Dove hunting opens Saturday in Illinois
BY DALE BOWMAN firstname.lastname@example.org August 28, 2012 11:22PM
Doves are being seen in good numbers and sunflower fields appear to be in good shape as hunters await the first day Saturday of Illinois’ dove-hunting season. | For Sun-Times Media
Updated: September 30, 2012 6:21AM
The drought brought odd beauty and
unexpected hope for dove hunters.
‘‘For the drought, we had sunflowers that are absolutely beautiful: huge and abundant and clean,’’ said Kerry Novak, the site superintendent at Shabbona Lake State Recreation Area. ‘‘Right next to it, the corn is suffering.’’
Dove hunting opens Saturday and, along with the opening of early Canada goose season, signals the start to fall hunting.
‘‘The sunflowers look good despite the drought,’’ said Mark McConnaughhay, the new site superintendent at Matthiessen State Park, traditionally a top dove spot. ‘‘They have seen doves. But, as always, they were fickle. They may be here one day and gone the next.’’
A lot of us noticed an influx of doves in late July and early August in the collar counties.

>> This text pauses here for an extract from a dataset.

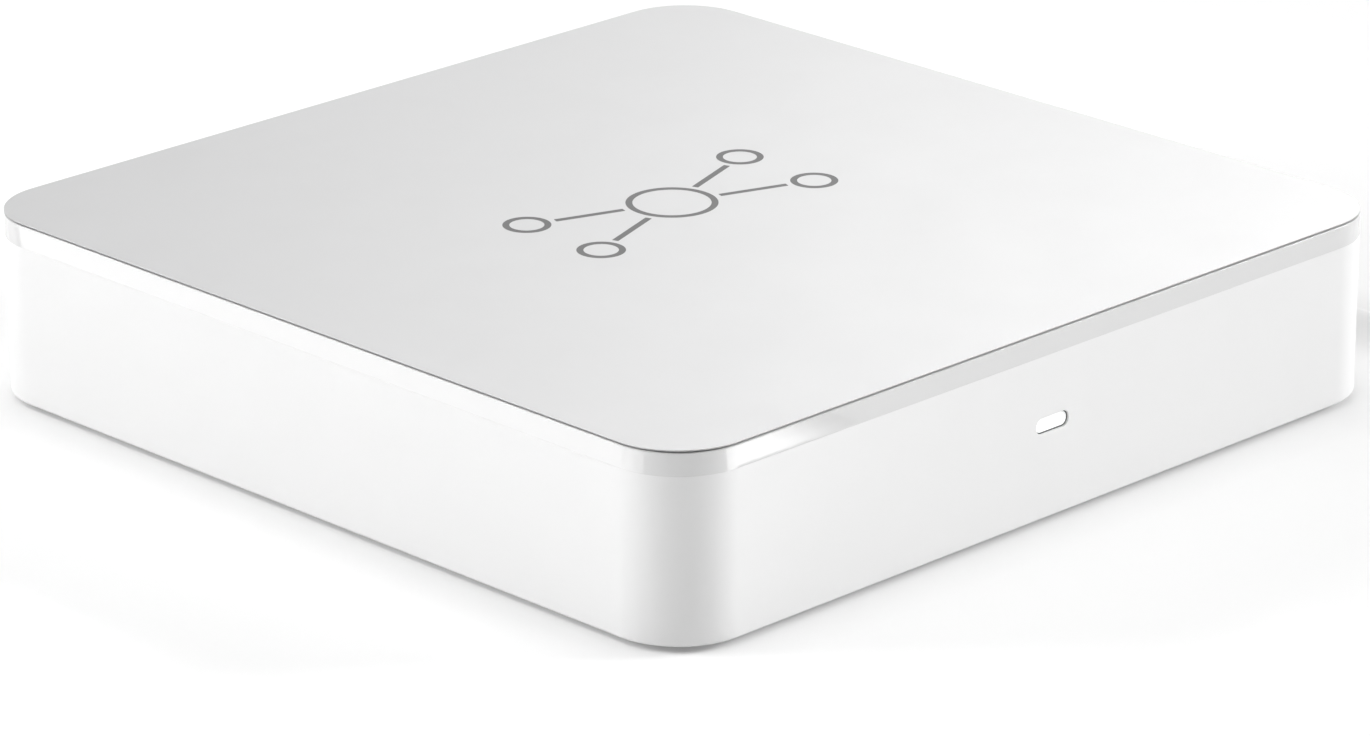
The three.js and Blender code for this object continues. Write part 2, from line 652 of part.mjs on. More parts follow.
function ethernetJack() {
  const width = JACK.width - 2 * (JACK.sheet + FIT);
  const height = JACK.height - 2 * (JACK.sheet + FIT);
  const depth = JACK.depth - JACK.sheet - JACK.rearGap - JACK.faceRecess;
  const bottom = JACK.sheet + FIT;
  const y = (JACK.sheet + JACK.rearGap - JACK.faceRecess) / 2;
  const lightDepth = PORT_LIGHT.depth - 2 * FIT;
  const lightY = y + (depth - lightDepth) / 2;
  const light = (name, look, side) => {
    const shape = block(PORT_LIGHT.width, lightDepth, PORT_LIGHT.height);
    return part(name, shape, look, side * PORT_LIGHT.x, lightY, bottom + PORT_LIGHT.lift + FIT);
  };
  const contactZ = bottom + PLUG_SPACE.floor + PLUG_SPACE.height - CONTACT_BAR.drop;
  const parts = [
    part("ethernet_shield", sheetShell(JACK), MATERIALS.tinned),
    part("ethernet_insert", ethernetInsert(width, depth, height), MATERIALS.blackPlastic, 0, y, bottom),
    part("ethernet_contacts", ethernetContacts(), MATERIALS.gold, 0, 0, contactZ),
    light("ethernet_link_light", MATERIALS.linkGreen, -1),
    light("ethernet_activity_light", MATERIALS.activityAmber, 1),
  ];
  return group(parts, ETHERNET.x, SOCKET_FACE - JACK.depth / 2, SOLDER);
}

// A USB type A socket: a sheet-metal shell around a black block whose tongue carries the contacts.
function usbSocket() {
  const { width, depth, height, sheet } = USB_SHELL;
  const gap = sheet + FIT;
  const { tongueWidth, tongueLength, tongueHeight } = USB_BLOCK;
  const blockY = -depth / 2 + gap + USB_BLOCK.depth / 2;
  const tongueY = blockY + (USB_BLOCK.depth + tongueLength) / 2 - OVERLAP / 2;
  const tongueZ = height - gap - USB_BLOCK.tongueDrop;
  const insulator = join(
    block(width - 2 * gap, USB_BLOCK.depth, height - 2 * gap, 0, blockY, gap),
    block(tongueWidth, tongueLength + OVERLAP, tongueHeight, 0, tongueY, tongueZ),
  );
  const parts = [
    part("usb_shell", sheetShell(USB_SHELL), MATERIALS.tinned),
    part("usb_insulator", insulator, MATERIALS.blackPlastic),
  ];
  return group(parts, USB.x, SOCKET_FACE - depth / 2, SOLDER);
}

// A round DC power jack: a body with a nose that fills the wall's hole, a blind hole and a centre pin.
function powerJack() {
  const { width, height, depth, noseRadius, noseLength } = POWER_JACK;
  const face = depth / 2;
  const axis = POWER.z - BOARD_TOP - SOLDER;
  const body = block(width, depth - noseLength, height, 0, -noseLength / 2, 0);
  const nose = sideways(rod(noseRadius, noseLength + PAST, 0, 0, face - noseLength - PAST, 32));
  const hole = sideways(rod(POWER_BORE.radius, POWER_BORE.depth + PAST, 0, 0, face - POWER_BORE.depth, 28));
  const pin = turned(
    [
      [0, POWER_BORE.pinLength],
      [POWER_BORE.pinTip, POWER_BORE.pinLength],
      [POWER_BORE.pinRadius, POWER_BORE.pinLength - 2 * FIT],
      [POWER_BORE.pinRadius, 0],
      [0, 0],
    ],
    20,
  );
  const jackBody = cut(join(body, nose.translate(0, 0, axis)), hole.translate(0, 0, axis));
  const parts = [
    part("power_jack_body", jackBody, MATERIALS.blackPlastic),
    part("power_jack_pin", sideways(pin), MATERIALS.tinned, 0, face - POWER_BORE.depth + JOIN, axis),
  ];
  return group(parts, POWER.x, SOCKET_FACE - depth / 2, SOLDER);
}

// ---------- Reset button ----------

// The cap, with its face at z = 0 and its flange behind the wall. It points outwards along +Z.
function buttonCap() {
  const { radius, flangeRadius, flange, length, dish } = BUTTON;
  const flangeTop = -(WALL + FIT);
  const rounding = 0.4;
  const profile = [
    [0, -dish],
    [radius - rounding, -dish / 2],
    [radius, -dish / 2 - rounding],
    [radius, flangeTop],
    [flangeRadius, flangeTop],
    [flangeRadius, flangeTop - flange],
    [radius, flangeTop - flange],
    [radius, -length],
    [0, -length],
  ];
  return turned(profile);
}

// The tactile switch behind the cap, whose plunger moves in a well, and the cap itself.
function resetSwitch() {
  const axis = RESET.z - BOARD_TOP - SOLDER;
  const plungerFace = HALF - BUTTON.length - JOIN;
  const switchFront = plungerFace - (SWITCH.plungerLength - SWITCH.plungerInside);
  const wellDepth = SWITCH.plungerInside + BUTTON_TRAVEL + FIT;
  const wellBottom = SWITCH.depth / 2 - wellDepth;
  const well = sideways(rod(SWITCH.plungerRadius + FIT, wellDepth + PAST, 0, 0, wellBottom, 24));
  const body = cut(block(SWITCH.side, SWITCH.depth, SWITCH.side + 1), well.translate(0, 0, axis));
  const plunger = sideways(rod(SWITCH.plungerRadius, SWITCH.plungerLength, 0, 0, -SWITCH.plungerLength, 24));
  const parts = [
    part("switch_body", body, MATERIALS.blackPlastic, 0, switchFront - SWITCH.depth / 2, 0),
    part("switch_plunger", plunger, MATERIALS.blackPlastic, 0, plungerFace, axis),
    part("reset_button", sideways(buttonCap()), MATERIALS.buttonGrey, 0, HALF, axis),
  ];
  return group(parts, RESET.x, 0, SOLDER);
}

// ---------- Antenna strip on the right-hand wall, and the cable from it to the wireless module ----------

function wallAntenna() {
  const strip = { x: INNER_FACE - 0.45, y: -14, z: 13, thickness: 0.6, length: 42, height: 8 };
  const route = [
    [strip.x - 0.9, -30, strip.z + 4],
    [strip.x - 1.6, -36, strip.z + 3.4],
    [strip.x - 4, -41, strip.z + 1.5],
    [strip.x - 10, -44.5, strip.z],
    [55, -45.5, strip.z - 0.4],
    [48, -44.5, strip.z],
    [42, -42.5, BOARD_TOP + 2.4],
    [40.5, -39.4, BOARD_TOP + 1.6],
  ];
  const curve = new THREE.CatmullRomCurve3(route.map((point) => new THREE.Vector3(...point)));
  const shape = block(strip.thickness, strip.length, strip.height);
  return group([
    part("wireless_antenna", shape, MATERIALS.circuitBoard, strip.x, strip.y, strip.z),
    part("antenna_cable", wire(curve, 0.55, 32, 6), MATERIALS.cable),
  ]);
}

// ---------- The hub ----------

const sockets = [ethernetJack(), usbSocket(), powerJack(), resetSwitch()];
const board = group([...boardParts(), ...sockets], 0, 0, BOARD_TOP);
const hub = group([housing(), board, wallAntenna()]);

export default hub;
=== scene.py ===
"""Looks for a square white smart home hub. Shapes are in millimetres, round the boxes of the frame's nodes.

The hub stands on the table at z = 0 and its front, with the status light, faces -Y.
"""

import math
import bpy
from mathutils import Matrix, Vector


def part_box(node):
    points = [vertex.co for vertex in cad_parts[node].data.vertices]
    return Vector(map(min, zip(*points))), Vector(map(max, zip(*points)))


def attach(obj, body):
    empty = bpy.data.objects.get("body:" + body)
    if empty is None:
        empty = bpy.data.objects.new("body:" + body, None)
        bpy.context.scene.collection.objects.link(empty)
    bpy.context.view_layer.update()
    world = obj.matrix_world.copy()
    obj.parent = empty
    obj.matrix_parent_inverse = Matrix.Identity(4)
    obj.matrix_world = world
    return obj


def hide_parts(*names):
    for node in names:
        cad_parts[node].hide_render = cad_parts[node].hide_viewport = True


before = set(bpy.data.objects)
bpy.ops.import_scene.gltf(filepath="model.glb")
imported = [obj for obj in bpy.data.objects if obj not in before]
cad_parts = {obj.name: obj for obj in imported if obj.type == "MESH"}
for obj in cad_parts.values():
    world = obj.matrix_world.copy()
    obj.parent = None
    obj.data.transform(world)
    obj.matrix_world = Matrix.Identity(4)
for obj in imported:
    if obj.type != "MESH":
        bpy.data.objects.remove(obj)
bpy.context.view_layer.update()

from types import SimpleNamespace as Sizes

import bmesh
import bpy
from mathutils import Matrix, Vector

MM = 0.001
HOUSING = "housing"


# ---------- Places that come from the frame ----------

class Box:
    """The box round a CAD node, in millimetres."""

    def __init__(self, node):
        low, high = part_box(node)
        self.low, self.high = low / MM, high / MM
        self.size = self.high - self.low
        self.middle = (self.low + self.high) / 2


PLATE = Box("top_plate")
COVER = Box("top_cover")
CASING = Box("side_casing")
BASE = Box("base_cover")
LIGHT = Box("light_pipe")
LABEL = Box("rating_label")
FOOT = Box("foot_front_left")
BOARD = Box("main_board")

WIDTH = CASING.size.x
HALF = WIDTH / 2
TOP = PLATE.high.z
CORNERS = ("front_left", "front_right", "rear_left", "rear_right")

# ---------- Sizes ----------

CORNER_RADIUS = 11
CORNER_STEPS = 20  # facets in a quarter of the housing's corner
WALL = 2
FIT = 0.2  # clearance between plastic parts
SEAM = 0.01  # what is left between faces that touch

PLATE_EDGE = Sizes(round=0.04, lip=0.07, undercut=0.3)
ADHESIVE_INSET = 1.1
RIM_EDGE = 0.12
DECK_THICKNESS = 1.8
LIP = Sizes(depth=2, thickness=1.2)
COVER_RIB = Sizes(x=30, thickness=1.2, length=120, height=1.2)
BOSS = Sizes(radius=3.5, pilot=1.5, pilot_depth=12)
CASING_EDGE = 0.55
LEDGE = Sizes(reach=1.2, height=1.2)

# The light's window in the front wall, the light guide behind it and the ribs beside the guide.
SLOT = Sizes(width=6.6, height=2.35, edge=0.04)
LIGHT_Z = (CASING.low.z + TOP) / 2
GUIDE = Sizes(
    gap=0.16, recess=0.3, width=6, arm_height=2.8, leg_depth=3, bevel=2.2,
    flange_width=9.6, flange_height=5,
)
GUIDE_RIB = Sizes(x=6, half=0.6, depth=2.8, reach=4.5)
PORT_EDGE = 0.25  # how round the rims of the rear openings are
RESET_OPENING = 2

MARK = Sizes(y=2, stroke=1.0, height=0.012, gap=0.9)
MARK_HUB_RADIUS = 6.2
MARK_NODE = Sizes(x=21.5, y=7.6, radius=3.0)

SCREW_SPACING = 122
SCREW_TUBE = Sizes(radius=4.2, height=4.6, bore=3.2, clearance=1.8, seat=1.4)
FOOT_SPACING = 104
FOOT_POCKET_DEPTH = 0.7
SOLE_GROOVE = Sizes(outer=4.9, inner=3.9, slope=0.2, depth=0.2)
VENTS = Sizes(columns=9, pitch=6, width=2.2, length=26, y=38)
KEYHOLE = Sizes(x=40, y=6, entry=4.4, neck=4.6, length=8, depth=2.7, wall=1.2, roof=0.8)
BOARD_HOLE = Sizes(x=51, y=44, radius=1.6, ring=2.3, ring_width=0.9)
POST = Sizes(radius=3, pilot=1.2)
CASE_SCREW = (2.8, 1.9, 1.25, 11)  # head's radius and height, shank's radius and length
BOARD_SCREW = (2.6, 1.7, 1, 5)

SHEET = 0.35  # sheet metal of the sockets
PLUG_SPACE = Sizes(width=11.9, height=7, depth=14, floor=3.4)
LATCH_SPACE = Sizes(width=6.4, height=1.6, notch_width=3.6, notch_height=0.9)
CONTACT = Sizes(count=8, pitch=1.02, radius=0.2, bar_length=9, bar_height=0.7)
USB_BLOCK_DEPTH = 3.6
USB_TONGUE = Sizes(width=11, length=9.2, height=1.9, drop=2.4)
USB_CONTACT = Sizes(x=(-3.5, -1, 1, 3.5), width=1, thickness=0.12)
POWER = Sizes(nose=4.3, nose_length=3.4, bore=3.15, bore_depth=9.6, opening=4.6, pin=1.05)
BUTTON = Sizes(flange_radius=3, flange=0.8, dish=0.15)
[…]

‘‘I have seen doves for three weeks, and they keep coming in,’’ said Andy Anderson, the veteran site tech at Iroquois County State Wildlife Area, another top dove spot.
While doves are here, they’re not necessarily at public sites.
Jeff Wepprecht, the site super at Des Plaines and Silver Springs state fish and wildlife areas, and I noticed more farmers planting their own sunflower plots for dove hunting. And fewer farmers plant silage corn (cut much earlier than field corn is picked), so fewer fields are open.
‘‘And it could be that flyway has changed a little bit, too,’’ Wepprecht said. ‘‘Nobody can say for sure.’’
That’s one oddity about doves: As abundant and popular for hunting as they are, relatively little study is done on them.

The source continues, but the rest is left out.